On April 25, 2011, China’s Supreme People’s Court issued the Draft Rules on Several Issues about Application of Law in Hearing Monopoly Civil Cases (the “Draft Rules”). The Draft Rules, consisting of 20 articles, provide clarification on jurisdiction; standing to bring civil cases; burden of proof; civil liability; confidentiality of business secrets; and statute of limitations for handling Anti-Monopoly civil cases. The Draft Rules also clarify the relationship between court enforcement and administrative enforcement of the Anti-Monopoly Law (AML), which was promulgated in 2008. Below is a summary of some of the noteworthy issues addressed by the Draft Rules.
Consistent with a previous pronouncement, the Draft Rules designate the Intermediate People’s Courts as the court of first instance for adjudicating AML civil cases. The Intermediate People’s Courts, which already have jurisdiction over intellectual property litigation, are believed to be better equipped to handle AML-related cases that will likely involve novel legal issues and complex economic analyses.
The Draft Rules take a rather broad view on who can bring an action for alleged harm suffered due to an AML violation. In particular, the Draft Rules appear to permit indirect purchasers to bring a claim against sellers for damages caused by allegedly anticompetitive conduct. The Draft Rules also allow plaintiffs to bring AML-related claims in “collective actions” as permitted under China’s Civil Procedure Law.
As set out in the Draft Rules, administrative enforcement against an alleged AML violator, and a civil action against the same party, can proceed in parallel. An aggrieved party may bring an action at any time, whether before, during or after an administrative investigation against the alleged violator, although the court has discretion to stay or terminate the litigation if an administrative investigation is ongoing. Where an AML enforcement authority has not found an AML violation, a court should still adjudicate the case and render a decision based on the evidence before it.
According to the Draft Rules, the burden of proof generally rests with the plaintiff, with the burden shifting to the defendant under certain circumstances. The Draft Rules also specify when dominance of a defendant, accused of abusing such dominance, may be presumed. In addition, the Draft Rules provide guidance on when a plaintiff may seek the court’s assistance in obtaining evidence from a defendant. This is helpful for plaintiffs given the generally limited discovery that is available in Chinese litigation.
Under the Draft Rules, a claimant has two years to bring an AML civil case, counting from the date that the claimant knew or should have known of the alleged AML violation, or where the relevant AML enforcement authority has determined the accused conduct constitutes an AML violation, from the date that the claimant knew or should have known of such determination. The statute is tolled if the claimant reports the alleged violation to the relevant AML enforcement authorities for investigation. The two-year limitations period is restarted from the date when the claimant knew or should have known that the enforcement authorities decline to initiate, dismiss or terminate an investigation.

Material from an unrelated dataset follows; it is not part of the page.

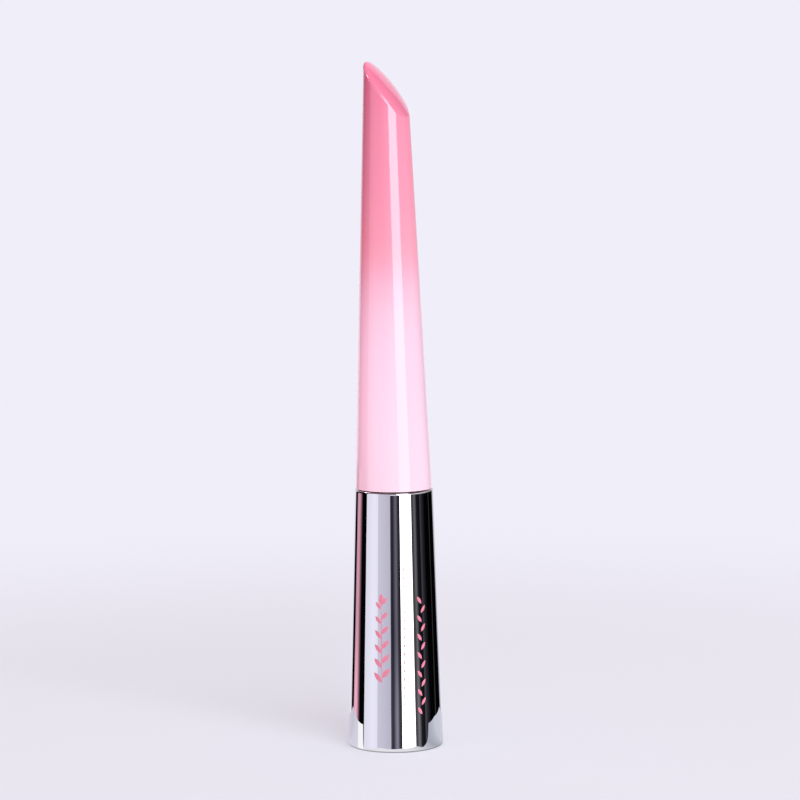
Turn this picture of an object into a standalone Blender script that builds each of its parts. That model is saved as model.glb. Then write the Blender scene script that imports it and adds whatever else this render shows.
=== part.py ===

Since the promulgation of China’s first AML in 2008, many civil monopoly cases have been filed in court. Although administrative authorities have supplemented the AML with various implementing rules, China is still in need of clear procedural and substantive rules to guide those courts tasked with handling monopoly proceedings. The Draft Rules are part of China’s on-going effort to refine applicable procedures and substantive rules. After finalization, the Draft Rules should enhance AML enforcement in China.